Football: Academic development, financial literacy push for Lion City Sailors players


SINGAPORE – The first team at Singapore Premier League (SPL) leaders Lion City Sailors are focused on claiming a second consecutive league title, but the club have been busy off it as well.

The Republic’s only privatized football club recently announced landmark collaborations for both its youth players as well as its professionals to aid their personal development.

For the club’s youngsters, a scholarship, unveiled on Friday, will allow them to match their football progress with academic advancement at St Joseph’s Institution (SJI) International.

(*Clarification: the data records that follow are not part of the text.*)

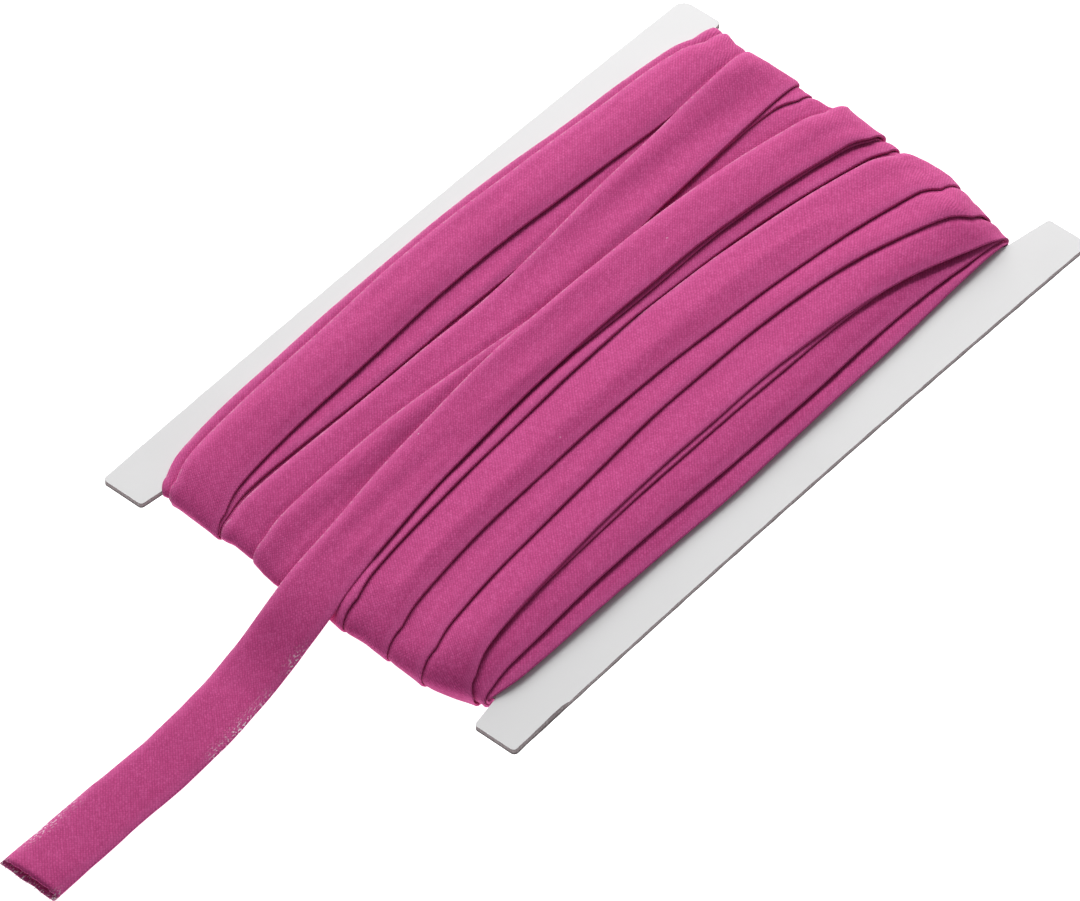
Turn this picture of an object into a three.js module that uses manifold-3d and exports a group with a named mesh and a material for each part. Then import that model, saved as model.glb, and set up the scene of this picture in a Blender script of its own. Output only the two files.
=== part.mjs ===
// Roll of bias binding: a notched board card, wound lengthwise with folded cotton
// tape, whose last end leaves over one notch and lies loose on the surface.
// Millimetres, +Z up. X runs along the card, towards the end without the loose end;
// Y runs across it. The origin is on the surface, under the middle of the card.

import * as THREE from 'three';
import { mergeVertices } from 'three/addons/utils/BufferGeometryUtils.js';
import Module from 'manifold-3d';

const wasm = await Module();
wasm.setup();

// ---------------------------------------------------------------- driving sizes

const CARD = { length: 165, width: 100, thickness: 1.2, bow: 1.6, bowSteps: 26 };
const NOTCH = { depth: 7.5, mouthHalf: 40.4, floorHalf: 39.3 };
const SLANT = { start: -14, full: -28, depth: 4.4 };  // one side of the far notch is cut deeper
const CORNER = { outer: 2.6, sharp: 1.0, mouth: 0.8, floor: 0.6 };
const TRIM = { start: 64, inset: 1.6, back: 1.2 };  // the one lug that is cut narrower to its end

const TAPE = { thickness: 0.66, climb: 0.24, edge: 0.12 };
const GAP = 0.3;            // between neighbouring pieces
const UNDERSIDE = 3.1;     // depth of the pressed laps that the roll lies on
const LEAST_WRAP = 0.45;    // the winding is nowhere thinner than this
const SAG = { full: 45, none: 75, layers: 1.9, most: 0.5 };  // below, laps lie on the surface mid-span
const GRID = { low: -46, high: 50, step: 0.1 };  // across the laps, for stacking them

const COLOURS = { board: 0xe6e6e8, tape: 0xc4458a };

// Where each column of the lap table crosses the card, along X.
const CROSSINGS = {
  near: -79, nearMid: -69, nearHalf: -40, middle: 0, farHalf: 40, farMid: 70, far: 77,
};

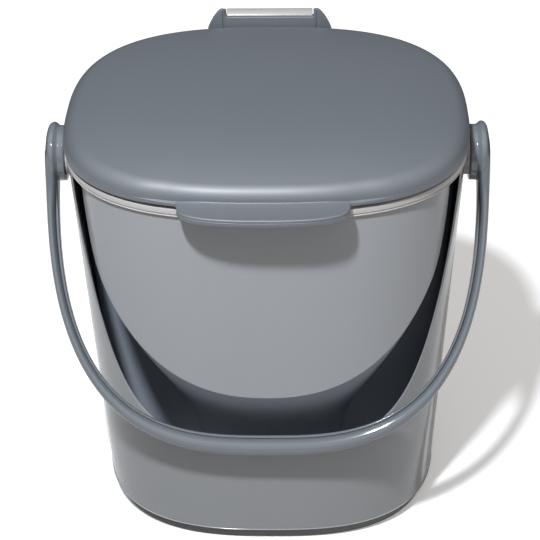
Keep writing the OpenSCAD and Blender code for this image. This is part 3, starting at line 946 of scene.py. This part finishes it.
@dataclass
class Lid:
    """The lid with its thumb tab as one skin, its seal and its hinge bracket."""

    plan: Plan
    z: float = 234.6
    over: float = 1.6
    lip: float = 2.2
    ledge: float = 0.12
    flare: float = 1.1
    flare_x: float = 68.0
    flare_fade: float = 18.0
    shoulder: float = 11.0
    shoulder_swing: float = 2.0
    crown: float = 16.5
    dome_p: float = 3.4
    wall: float = 2.4
    tab_half_w: float = 44.5
    tab_out: float = 14.4
    tab_n: float = 2.6
    tab_ease: float = 1.1
    tab_drop: float = 1.6
    tab_t: float = 4.0
    tab_root: float = 0.8
    tab_dish: float = 0.3
    tab_fade: float = 5.0
    middle_fade: float = 16.0
    fillet: float = 0.35
    fillet_swing: float = 0.1
    edge_r: float = 0.8
    heel_r: float = 0.5
    groove_down: float = 1.5
    groove_half: float = 0.28
    groove_in: float = 0.2
    hinge_y: float = 102.0
    hinge_z: float = 249.0
    ear_x: float = 27.75
    ear_t: float = 2.7
    ear_r: float = 5.1
    bracket_y: float = 95.0
    bracket_t: float = 2.6
    bracket_edge: float = 0.45
    columns: int = 960
    dense_half_w: float = 6.0
    dense_ends: float = 2.5
    dense_across: float = 0.8

    @property
    def halves(self) -> tuple[float, float]:
        """Half width and half depth of the lid's edge."""
        return self.plan.rim_w / 2 + self.over, self.plan.rim_d / 2 + self.over

    @property
    def foot_z(self) -> float:
        """Height of the shoulder's foot."""
        return self.z + self.lip

    def set_in(self, by: np.ndarray | float, t: np.ndarray) -> np.ndarray:
        """Points of the lid's plain edge at angle t, set in by a distance."""
        a, b = self.halves
        return squared(a - by, b - by, self.plan.corner_n, t)

    def radius(self, t: np.ndarray) -> np.ndarray:
        """Radius of the shoulder, which grows from front to rear with sin t."""
        return self.shoulder + self.shoulder_swing * np.sin(t)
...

The SJI International-Lion City Sailors Elite Development Scholarship is made possible by an unspecified donation from Sea, the company owned by Sailors’ billionaire chairman Forrest Li, with the first batch of scholars set to enrol in January. The program also includes opportunity for selected scholars to take up early enlistment for National Service.

SJI International chairman Roy Quek said: “This will add scale and diversity to our existing scholarship programs as we seek to provide deserving students the opportunity to be part of the SJI International community of learning, service and excellence.”

Li added: “SJI International shares our belief that sporting endeavor can go hand in hand with academic success, and we are honored to partner with them on this initiative.”

On Monday, the Sailors’ first team stars took part in a financial literacy workshop with SGX Cares – the outreach volunteering initiative of the Singapore Exchange (SGX) – after a morning training session at the club’s newly-opened training center at Mattar Road. It was the first in a series of workshops lined up for them on the topic, and covered the basics of financial planning and investing.

“Financial literacy is one of the key pillars of SGX Cares and it is something we feel is necessary to help empower individuals to take charge of their future. We also understand the needs of these professional footballers who may have a short career on the football pitch said SGX head of research Chan Kum Kong.

He added that SGX Cares has also conducted similar workshops with about 200 national athletes over the last “1½ to two years” through the Singapore Sport Institute, the Republic’s high-performance support set-up.

Sailors captain Hariss Harun, 31, who is also skipper of the national team, said: “It was a fruitful session and something that we need, because I have been in football for a number of years and I have seen players before me in not such a good (financial) situations… These workshops can help players plan for their career (post-playing).”